Much like Fury Road, my friends and I couldn’t help but whisper, “how’d they do that?” during our viewing of Mad Max. The first instance was early in the film, where the camera stares through a motorcycle windscreen as two arms firmly grasp the handlebars beside it. I couldn’t help but picture the cameraman with a running film camera in their lap as they sped off, with Miller trusting them not to let the camera fall off and explode into oblivion mid-take. To me, that epitomizes Miller’s directorial style: like the silent-film directors before him, he diligently maximizes what can be visually expressed in a frame, allowing for the chaos of a scene to run rampant without ever losing faith in his sense of control.
The most effective aspect of Miller’s direction, though, was how much he evoked a sense of apocalyptic fervor from a film set in the near-present.
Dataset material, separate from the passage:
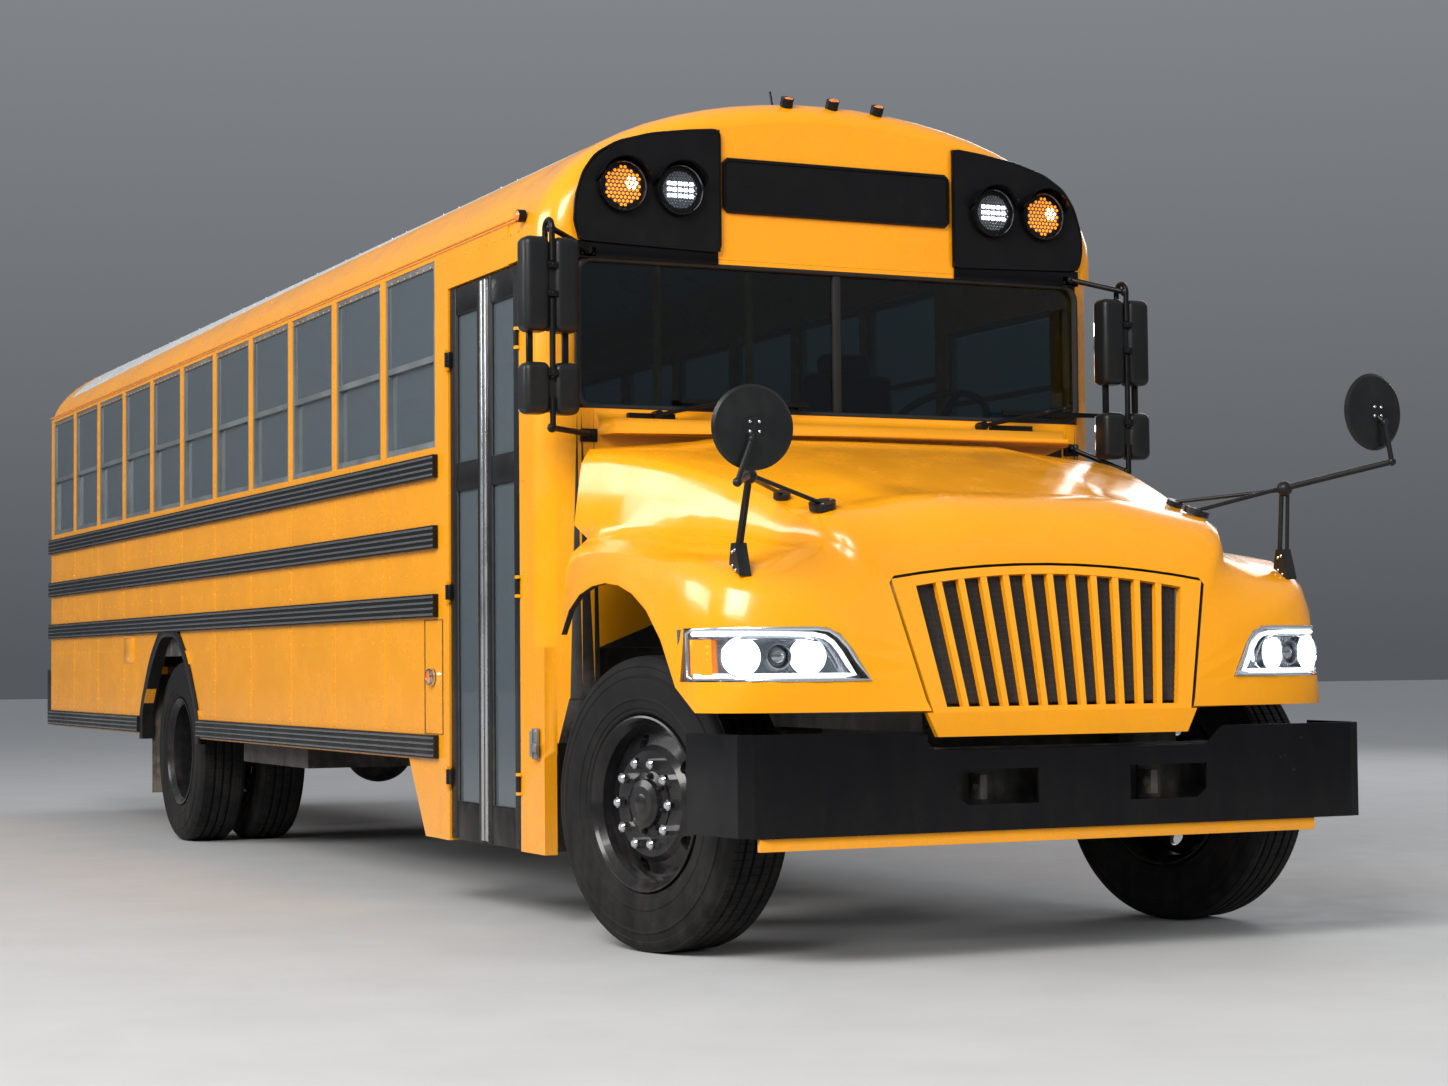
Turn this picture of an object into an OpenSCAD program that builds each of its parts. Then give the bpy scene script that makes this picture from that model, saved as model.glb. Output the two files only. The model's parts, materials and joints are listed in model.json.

In something like Fury Road, where people slather themselves with chrome paint and drive blade-laden monster trucks, it’s easy to see the apocalypse as a given. It’s so far removed from the world we know that its chaos is that much more easily digested. It’s another thing entirely to set the apocalypse in the background, without some climactic event that can serve as the demarcation point for humanity’s descent. What Miller seems so fascinated by — and is so damn effective in this film — is how the arrival of the apocalypse is as dependent on our collective belief in law and order as it is on some external chaos. It’s Max’s loss of faith — and acceptance of the darkness within him — that makes Miller’s depiction of the end times feel that much more certain and believable than any other fate.
It’s not often I’m glad I saw a franchise’s latest sequel before sitting down to watch the original — but in the case of Mad Max, it was undoubtedly worth the ride. Mad Max is a dynamic debut feature from George Miller, rich with the visual ingenuity his later films would be known for in spite of its budgetary limitations.